Direction:
Output exactly the lines from the first one down to the line containing "MITRE_GAP = 0.15", inclusive.

:::

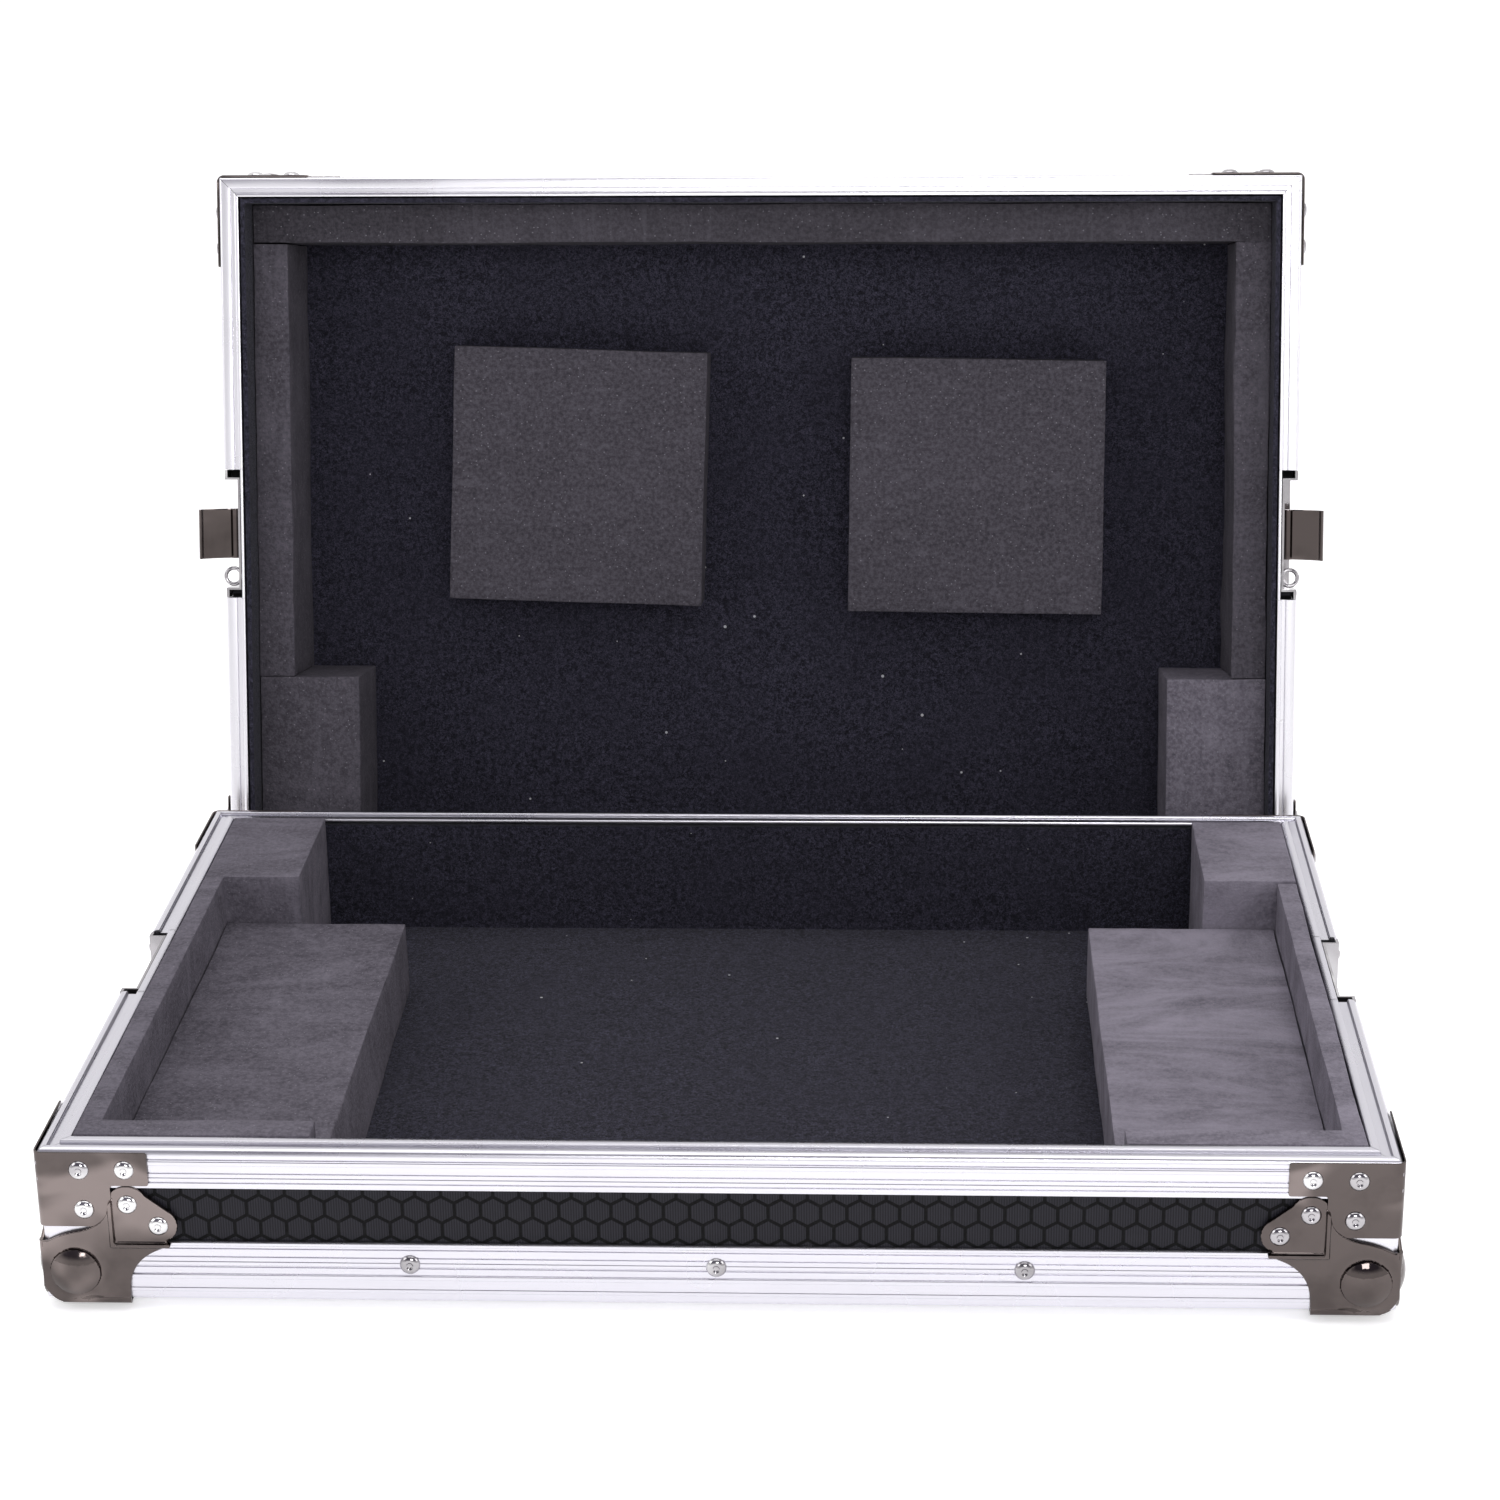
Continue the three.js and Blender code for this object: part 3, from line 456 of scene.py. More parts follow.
def angle_section(to_up):
    """Both legs of the edge angle; to_up turns a height above the angle's flat leg into z."""
    upright = [(s, to_up(ANGLE - down)) for down, s in ANGLE_FACE]
    bend = [(s, to_up(h)) for s, h in arc(2.7, 2.7, 2.6, 180, 270, 6)]
    flat = [(ANGLE - down, to_up(s)) for down, s in reversed(ANGLE_FACE)]
    inside = [(ANGLE, to_up(SHEET)), (SHEET + 0.8, to_up(SHEET)), (SHEET, to_up(SHEET + 0.8)),
              (SHEET, to_up(ANGLE))]
    return upright + bend + flat + inside


MITRE_GAP = 0.15               # taken off each mitred end of a rim


def make_rims(part, section, lip):
    """Four rims with mitred ends; the side ones are cut away at the latch, save for the lip."""
    for side in SIDES:
        bm = bmesh.new()
        run = run_of(side)
        if side in ("front", "rear"):
            extrude_section(bm, side, section, MITRE_GAP, run - MITRE_GAP, True, True)
        else:
            extrude_section(bm, side, section, MITRE_GAP, MID - NOTCH, True, False)
            extrude_section(bm, side, section, MID + NOTCH, run - MITRE_GAP, False, True)
            extrude_section(bm, side, lip, MID - NOTCH - 0.5, MID + NOTCH + 0.5)
        material = ALU[part][0 if side in ("front", "rear") else 1]
        piece(f"{part}_rail_{side}", bm, part, material, nodes=[f"{part}_rim_{side}"])


def corner_post(bm, flip_x, flip_y, low, high):
    """A bent strip up a corner, between the edge angle and the rim."""
    plan = [(24, 0.25), (24, 1.8), (3.6, 1.8), (2.6, 2.0), (2.0, 2.6), (1.8, 3.6), (1.8, 24), (0.25, 24)]
    plan += arc(3.0, 3.0, 2.75, 180, 270, 5)
    rings = []
    for z in (low, high):
        ring = []
        for x, y in plan:
            px = -HALF + x if not flip_x else HALF - x
            py = y if not flip_y else DEPTH - y
            ring.append(bm.verts.new((px, py, z)))
        rings.append(ring)
    join_rings(bm, rings)


def make_frame(part, to_up, low, high):
    """The angles along the four outer edges, and the posts between them and the rim."""
    bm = bmesh.new()
    section = angle_section(to_up)
    for side in SIDES:
        long_side = side in ("front", "rear")
        extrude_section(bm, side, section, 0.1, run_of(side) - 0.1, True, True, 0 if long_side else 1)
    for flip_x in (False, True):
        for flip_y in (False, True):
            corner_post(bm, flip_x, flip_y, low, high)
    piece(f"{part}_angle", bm, part, list(ALU[part]), nodes=[f"{part}_edge_frame"])


make_rims("base", base_rim_section(), base_lip_section())
make_rims("lid", lid_rim_section(), lid_lip_section())
make_frame("base", lambda h: FOOT + h, FOOT + ANGLE - 1, RIM - VALANCE)
make_frame("lid", lambda h: LID_HEIGHT - h, VALANCE, LID_HEIGHT - ANGLE + 1)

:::

Response to the task:
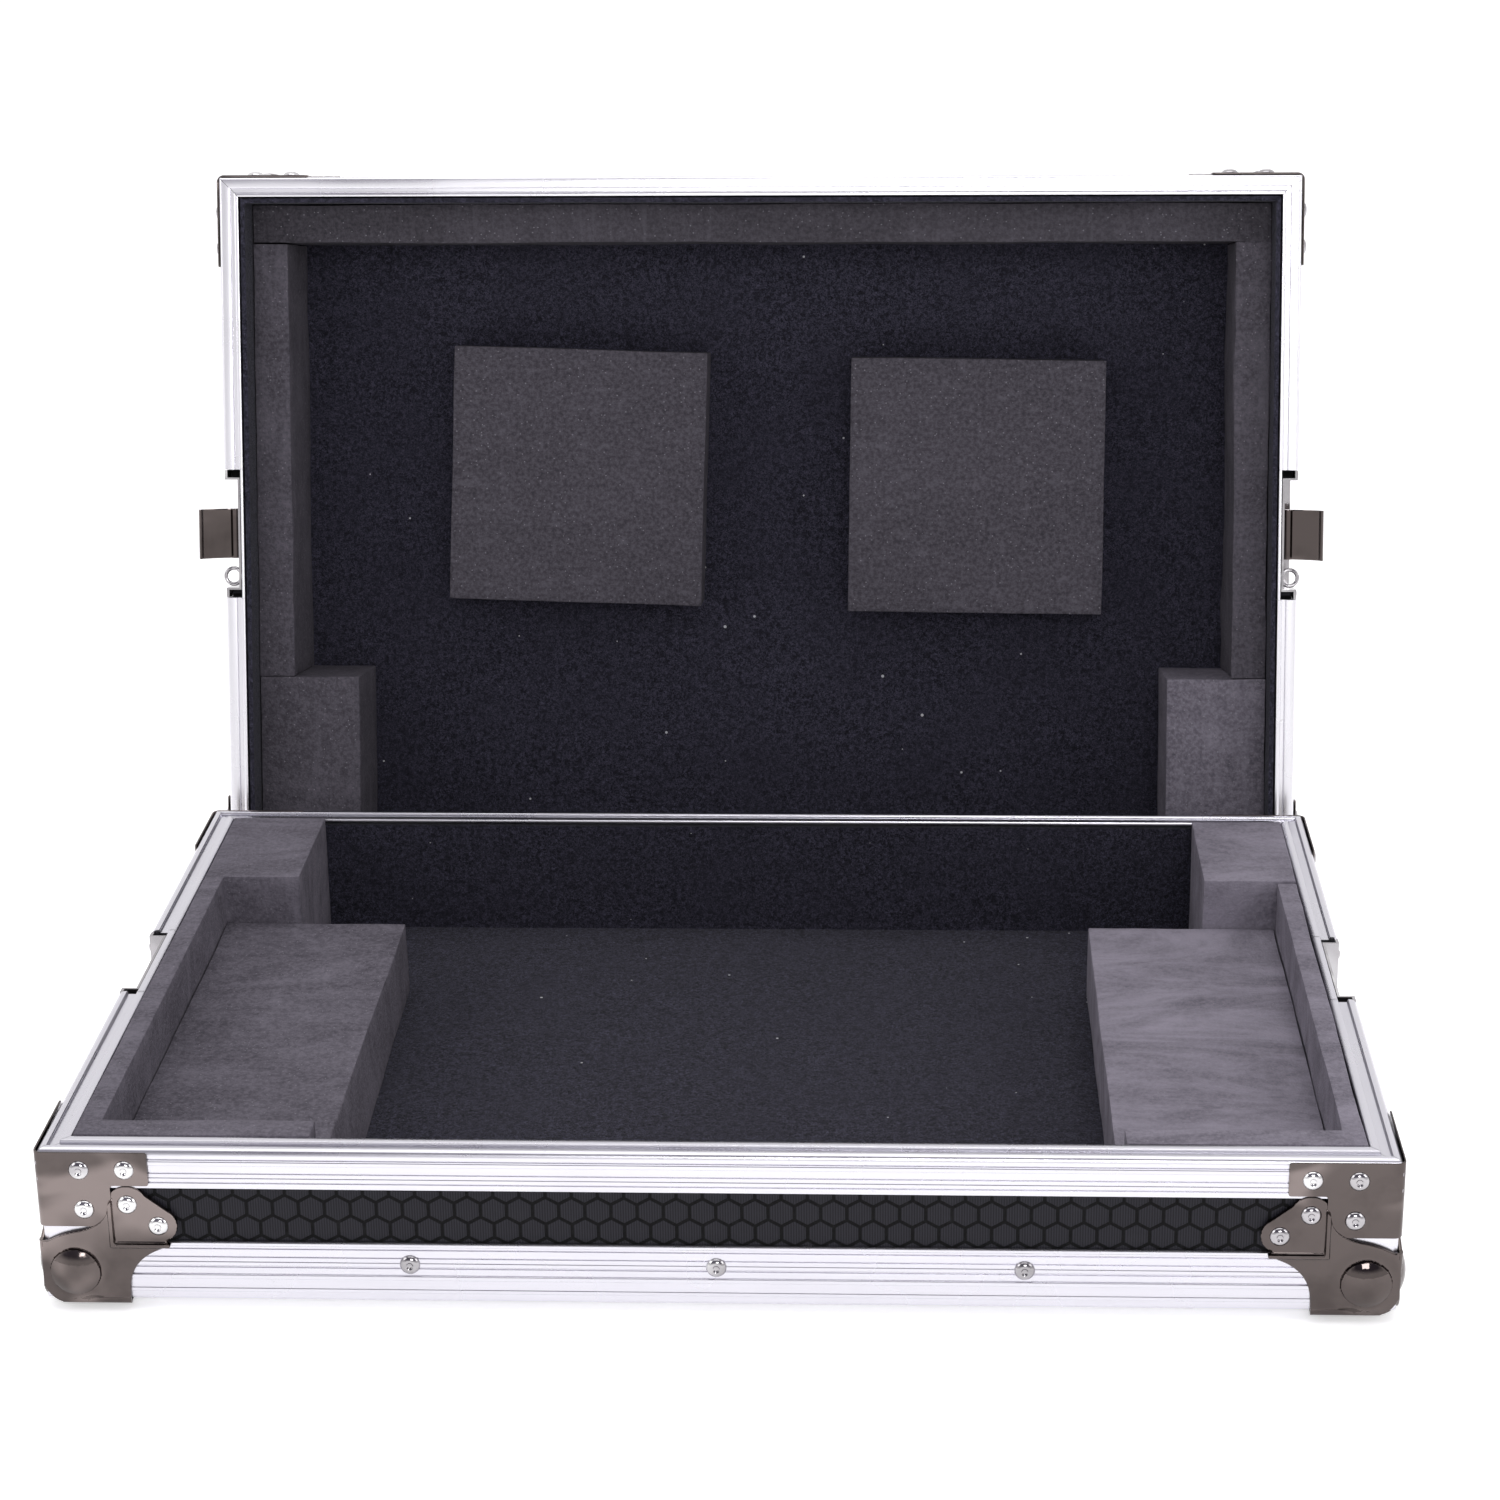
Continue the three.js and Blender code for this object: part 3, from line 456 of scene.py. More parts follow.
def angle_section(to_up):
    """Both legs of the edge angle; to_up turns a height above the angle's flat leg into z."""
    upright = [(s, to_up(ANGLE - down)) for down, s in ANGLE_FACE]
    bend = [(s, to_up(h)) for s, h in arc(2.7, 2.7, 2.6, 180, 270, 6)]
    flat = [(ANGLE - down, to_up(s)) for down, s in reversed(ANGLE_FACE)]
    inside = [(ANGLE, to_up(SHEET)), (SHEET + 0.8, to_up(SHEET)), (SHEET, to_up(SHEET + 0.8)),
              (SHEET, to_up(ANGLE))]
    return upright + bend + flat + inside


MITRE_GAP = 0.15               # taken off each mitred end of a rim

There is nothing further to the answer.